Port-au-Prince, le 23 mai 2020
Lettre ouverte aux honorables Président, Vice-président et Membres du Conseil Supérieur du Pouvoir Judiciaire (CSPJ)
Messieurs les Conseillers,
Tenant compte de l'extrême gravité de la menace que fait peser la pandémie Covid-19 sur la nation, l'Association Nationale des Magistrats Haïtiens (ANAMAH) se dit disposer à se joindre, de bonne foi, aux initiatives raisonnables qui tendent à faire reculer ce mal.
Cela dit, même en pareille circonstance, la raison et le bon sens ne doivent en rien le céder à la panique.
Malheureusement, le décret présidentiel fixant les règles générales de protection contre la Covid-19 témoigne de l'état d'esprit d'un législateur qui, à défaut de manquer de bon sens, laisse entrevoir une méconnaissance avérée de la réalité du fonctionnement des tribunaux de proximité d'une part, d'autre part, du rapport d'adéquation qui doit toujours et nécessaire exister entre la loi et les faits sociaux, d'autre part (De l'esprit des lois de Montesquieu).
Un exemple, sinon le moindre, mais celui sur lequel repose tout le socle de la mécanique des sanctions applicables aux infracteurs : l'article 6.
Cet article élève au rang d'infraction toute réunion de plus de cinq personnes en milieu ouvert ou fermé (la loi pénale étant d'interprétation stricte).
Lorsqu'on sait qu'un Tribunal de simple police se compose au minima d'un Juge, d'un greffier, de deux défenseurs publics, d'un agent au moins assurant la sécurité à l'intérieur de la salle d'audience, en y joignant le ou les prévenus sans omettre le caractère public des audiences de cette nature (qui sont d'ordre public). Il y a fort à parier que pareilles séances ne puissent répondre aux exigences de l'article 6 sans être elles mêmes frappées d'illégalité et donc contraires au dispositif du même article.
C'est comme se tirer d'une balle au pied!
Il semble également que ce législateur se moque à souhait de la nomenclature des peines construites suivant l'architecture pyramidale tenant compte à la fois des infractions, des peines, des juridictions de
jugement et d'application des peines.
Car il est inconcevable qu'en rédigeant un dispositif de cette importance qu'on ne fasse pas appel à des spécialistes du droit et des sciences connexes. Urgence oblige !
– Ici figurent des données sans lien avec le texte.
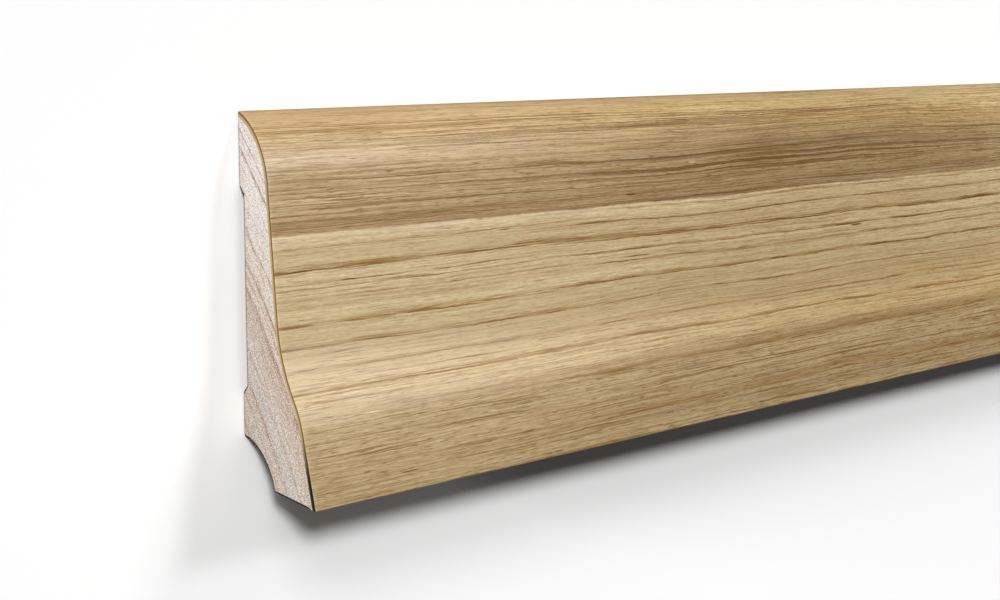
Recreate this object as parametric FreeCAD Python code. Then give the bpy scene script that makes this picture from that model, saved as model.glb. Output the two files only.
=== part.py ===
"""Skirting board length: a sawn softwood core with an oak veneer wrapped round its front.

The board lies on its back. +X runs along the length, +Y up the board from its foot to
its nose, and +Z from the wall plane out to the face. The origin is in the middle of the
back, on the plane of the two lands that bear on the wall. All sizes are in millimetres.

The section is one outline of straight runs and tangent arcs, carried along the length.
A lean is the angle, in degrees, at which a stretch of the front tips back to the wall.
"""
import FreeCAD, Part
import math
import os

Vector = FreeCAD.Vector

# The whole board
LENGTH = 2500.0
HEIGHT = 60.0
THICKNESS = 22.0

# The veneer
VENEER_THICKNESS = 1.0

# The front, from the foot upwards: foot face, shoulder, cove, upper face and nose
FOOT_RISE = 11.4
FOOT_LEAN = 16.7
SHOULDER_RADIUS = 14.5
OGEE_LEAN = 37.9
COVE_RADIUS = 22.7
FACE_LEAN = 6.2
NOSE_RADIUS = 13.1

# The back: two lands, and the shallow relief groove between them
UPPER_LAND_WIDTH = 12.1
LOWER_LAND_WIDTH = 7.4
GROOVE_DEPTH = 1.3
GROOVE_CHAMFER_ANGLE = 45.0

# The hollow cut out of the heel, where the back meets the floor
HEEL_HOLLOW_RISE = 7.0
HEEL_HOLLOW_RADIUS = 10.0


def section_point(depth, height):
    """The point on the board's near end at a depth from the wall and a height above its sole."""
    return Vector(-LENGTH / 2, height - HEIGHT / 2, depth)


def outward(lean):
    """The unit vector that points straight out of a front face with this lean."""
    angle = math.radians(lean)
    return Vector(0, math.sin(angle), math.cos(angle))


def upward(lean):
    """The unit vector that runs up a front face with this lean."""
    angle = math.radians(lean)
    return Vector(0, math.cos(angle), -math.sin(angle))


def line(start, end):
    """A straight edge of the outline."""
    return Part.LineSegment(start, end).toShape()


def leaning_arc(centre, radius, first_lean, last_lean):
    """An arc of the front between two leans. A radius below zero gives a hollow one."""
    middle_lean = (first_lean + last_lean) / 2
    start = centre + outward(first_lean) * radius
    middle = centre + outward(middle_lean) * radius
    end = centre + outward(last_lean) * radius
    return Part.Arc(start, middle, end).toShape()


def shoulder_centre():
    """Centre of the rounded shoulder, which starts where the foot's flat face stops."""
    foot_top_depth = THICKNESS - FOOT_RISE * math.tan(math.radians(FOOT_LEAN))
    foot_top = section_point(foot_top_depth, FOOT_RISE)
    return foot_top - outward(FOOT_LEAN) * SHOULDER_RADIUS


def cove_centre():
    """Centre of the cove, which takes over from the shoulder at the steepest lean."""
    return shoulder_centre() + outward(OGEE_LEAN) * (SHOULDER_RADIUS + COVE_RADIUS)


def nose_centre():
    """Centre of the nose, tangent to the upper face and ending at the back's top corner.

    The corner lies a gap behind the plane of the upper face. The nose leaves that plane
    below the corner by half the chord that the gap cuts from its circle.
    """
    face_foot = cove_centre() - outward(FACE_LEAN) * COVE_RADIUS
    corner = section_point(0, HEIGHT)
    gap = (face_foot - corner).dot(outward(FACE_LEAN))
    half_chord = math.sqrt(gap * (2 * NOSE_RADIUS - gap))
    face_height = (corner - face_foot).dot(upward(FACE_LEAN)) - half_chord
    return face_foot + upward(FACE_LEAN) * face_height - outward(FACE_LEAN) * NOSE_RADIUS


def front_edges(inset):
    """Edges of the front from the sole to the back, all lying an inset behind the face."""
    nose_radius = NOSE_RADIUS - inset
    last_lean = math.degrees(math.acos(-nose_centre().z / nose_radius))
    shoulder = leaning_arc(shoulder_centre(), SHOULDER_RADIUS - inset, FOOT_LEAN, OGEE_LEAN)
    cove = leaning_arc(cove_centre(), -COVE_RADIUS - inset, OGEE_LEAN, FACE_LEAN)
    nose = leaning_arc(nose_centre(), nose_radius, FACE_LEAN, last_lean)
    sole = section_point(THICKNESS - inset / math.cos(math.radians(FOOT_LEAN)), 0)
    foot_face = line(sole, shoulder.Vertexes[0].Point)
    upper_face = line(cove.Vertexes[-1].Point, nose.Vertexes[0].Point)
    return [foot_face, shoulder, cove, upper_face, nose]


def heel_hollow():
    """The hollow's arc, from the back to the sole. It leaves the back square to it."""
    centre_height = HEEL_HOLLOW_RISE - HEEL_HOLLOW_RADIUS
    last_angle = math.asin(-centre_height / HEEL_HOLLOW_RADIUS)
    middle_angle = (math.pi / 2 + last_angle) / 2
    points = []
    for angle in (math.pi / 2, middle_angle, last_angle):
        depth = HEEL_HOLLOW_RADIUS * math.cos(angle)
        height = centre_height + HEEL_HOLLOW_RADIUS * math.sin(angle)
        points.append(section_point(depth, height))
    return Part.Arc(points[0], points[1], points[2]).toShape()


def back_edges(top):
    """Edges of the back from its top point, over both lands and the groove, to the hollow."""
    chamfer = GROOVE_DEPTH / math.tan(math.radians(GROOVE_CHAMFER_ANGLE))
    groove_top = HEIGHT - UPPER_LAND_WIDTH
    groove_foot = HEEL_HOLLOW_RISE + LOWER_LAND_WIDTH
    corners = [
        top,
        section_point(0, groove_top),
        section_point(GROOVE_DEPTH, groove_top - chamfer),
        section_point(GROOVE_DEPTH, groove_foot + chamfer),
        section_point(0, groove_foot),
        section_point(0, HEEL_HOLLOW_RISE),
    ]
    return [line(start, end) for start, end in zip(corners, corners[1:])]


def run_along(edges):
    """The solid made by carrying a closed outline along the board's whole length."""
    return Part.Face(Part.Wire(edges)).extrude(Vector(LENGTH, 0, 0))


def softwood_core():
    """The sawn core, whose front lies one veneer thickness behind the finished face."""
    front = front_edges(VENEER_THICKNESS)
    back = back_edges(front[-1].Vertexes[-1].Point)
    hollow = heel_hollow()
    sole = line(hollow.Vertexes[-1].Point, front[0].Vertexes[0].Point)
    return run_along(front + back + [hollow, sole])


def oak_veneer():
    """The veneer sheet, from the foot's lower corner round the nose to the back."""
    face = front_edges(0)
    glue_line = front_edges(VENEER_THICKNESS)
    back_end = line(face[-1].Vertexes[-1].Point, glue_line[-1].Vertexes[-1].Point)
    sole_end = line(glue_line[0].Vertexes[0].Point, face[0].Vertexes[0].Point)
    return run_along(face + [back_end] + glue_line[::-1] + [sole_end])


def main():
    """Writes each piece of the board to its own file."""
    os.makedirs("parts", exist_ok=True)
    for piece in (softwood_core, oak_veneer):
        solid = piece()
        solid.exportStep(f"parts/{piece.__name__}.step")
        print(piece.__name__, "volume", round(solid.Volume / 1000, 1), "cm3")


main()
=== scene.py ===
"""Looks of a skirting board length: oak veneer wrapped round a softwood core, lying on its back.

+X runs along the board, +Y up it from foot to nose, and +Z out of the wall to the face.
Sizes of the board's make are in millimetres, and meshes are in metres.
"""
import logging
import math
from dataclasses import dataclass
from typing import Any

import bmesh
import bpy
import numpy as np
from bpy.types import Material, Node, NodeSocket, NodeTree, Object
from mathutils import Matrix, Vector


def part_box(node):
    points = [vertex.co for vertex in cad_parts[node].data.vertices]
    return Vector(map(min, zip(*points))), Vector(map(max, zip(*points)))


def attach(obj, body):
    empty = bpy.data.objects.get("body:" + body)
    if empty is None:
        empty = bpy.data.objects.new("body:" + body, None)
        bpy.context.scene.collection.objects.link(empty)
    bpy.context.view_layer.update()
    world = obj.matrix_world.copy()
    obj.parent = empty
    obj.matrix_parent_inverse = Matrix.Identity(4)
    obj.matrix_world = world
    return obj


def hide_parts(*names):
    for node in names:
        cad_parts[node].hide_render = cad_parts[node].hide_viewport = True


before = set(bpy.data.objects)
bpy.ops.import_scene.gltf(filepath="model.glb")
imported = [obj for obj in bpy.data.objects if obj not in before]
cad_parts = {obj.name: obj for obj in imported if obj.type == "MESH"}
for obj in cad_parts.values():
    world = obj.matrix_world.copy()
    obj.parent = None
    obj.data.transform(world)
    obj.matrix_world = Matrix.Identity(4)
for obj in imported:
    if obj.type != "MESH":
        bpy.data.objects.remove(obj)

MM = 0.001
MERGE_DISTANCE = 2e-6
NOISE_ROUGHNESS = 0.55
SHEET_UV = "sheet"
PLY = "ply"
# Name of the mark of painted shade along the core's end edges.
RIM_SHADE = "rim"
WHITE = "#FFFFFF"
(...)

Messieurs les Conseillers,
Plusieurs autres dispositifs du dit décret décadrent la réalité légale et sociologique de fonctionnement des Tribunaux de simple police et sont susceptibles d'exposer les Magistrats de Paix aux lynchages en règle de politiciens en mal d'autorité.
L'Association Nationale des Magistrats Haïtiens, gardienne des intérêts des Magistrats, des Juges de Paix en particulier, ne restera pas spectateur si pareils événements venaient à se produire. Pour cause, elle vous invite à voir d'avec l'auteur de ce décret ses difficultés d'application sereine en l'état actuel.
Dans l'espoir que vous voudrez bien donner suite favorable à ce pli, l'ANAMAH vous prie de croire, Messieurs les Conseillers, en l'expression de son profond respect.